When asked if reports of people being stopped by security at the Vale gates and instructed to go to the office to pick up their personal belongings after being terminated were accurate, Land said that, while he couldn’t comment on individual cases, that procedure would be considered routine in the case of someone being terminated or having their job eliminated. He also noted that, with the nickel market as it is right now, Vale wouldn’t necessarily fill a job left vacant as a result of a resignation or termination unless it made sense to do so from a business perspective.

Vale confirmed earlier in October that some jobs in Manitoba Operations would be lost as a result of the smelter being reduced to a single-furnace operation beginning in 2017 but the company hopes that the transition will affect fewer than 35 employees due to reduced hiring this year as well as retirements and resignations.

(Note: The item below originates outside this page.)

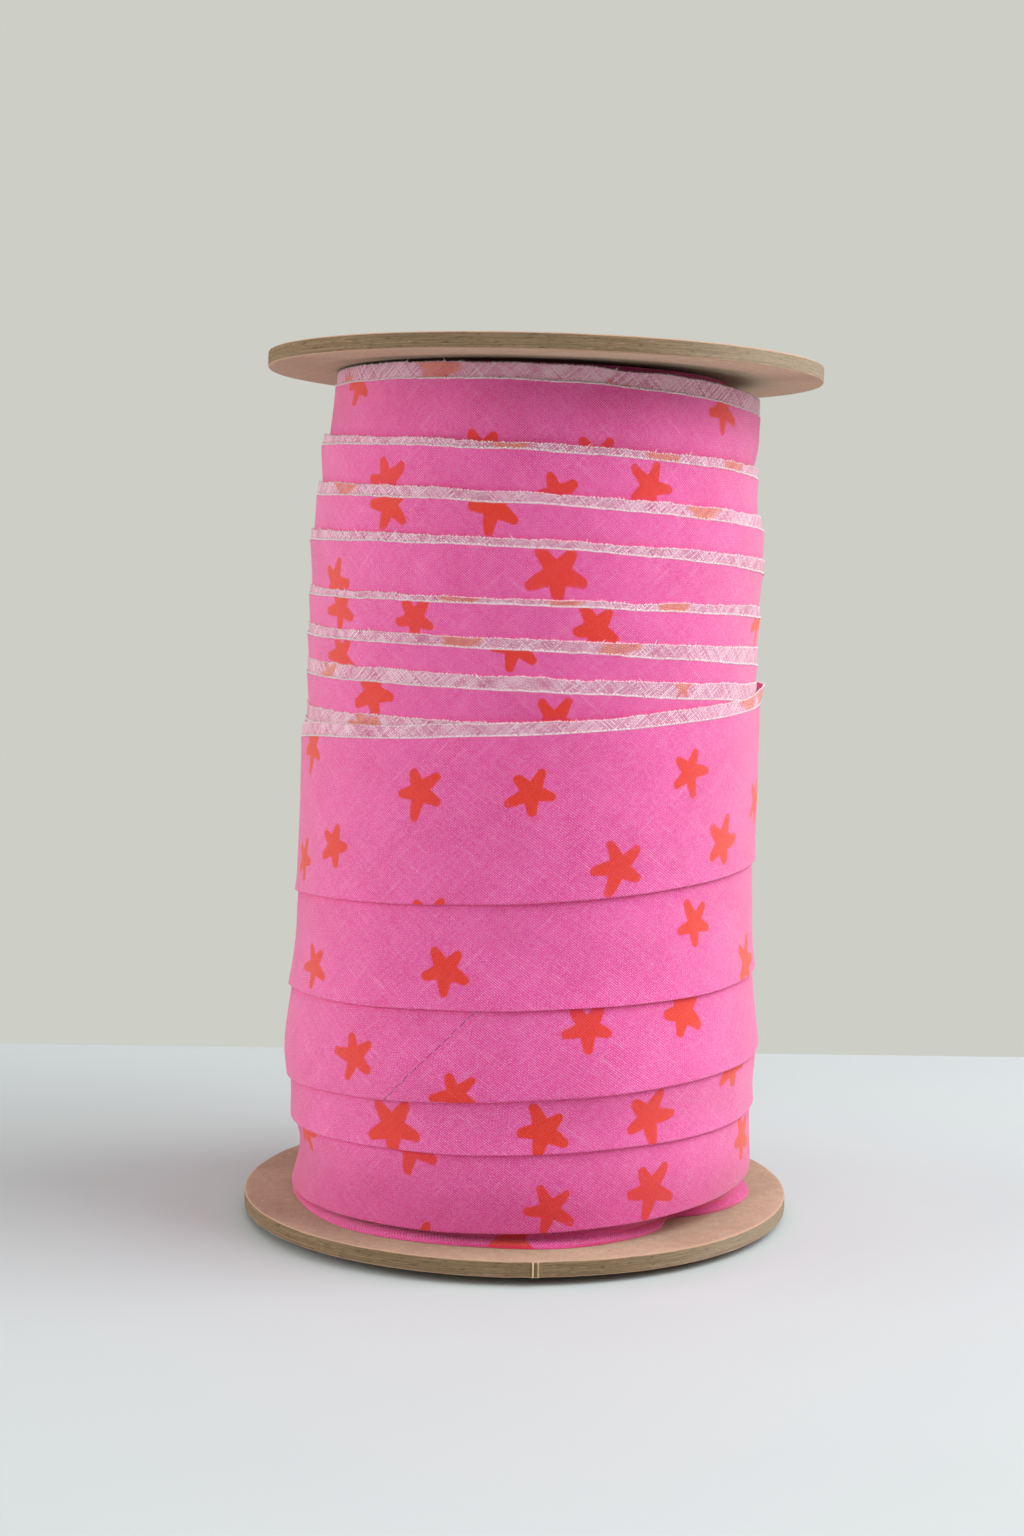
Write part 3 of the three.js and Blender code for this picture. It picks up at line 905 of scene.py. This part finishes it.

The reduction is a result of less external feed from the Voisey’s Bay, Newfoundland plant being available as the Long Harbour processing plant ramps up operations, the company said.

Land said at that time that shutting down one furnace would reduce the overall workforce plan of 1,500 for Manitoba Operations by about 70 positions but noted that the current number of actual workers was less than 1,450 and after the second furnace is shut down, the projected number of employees would be 1,428.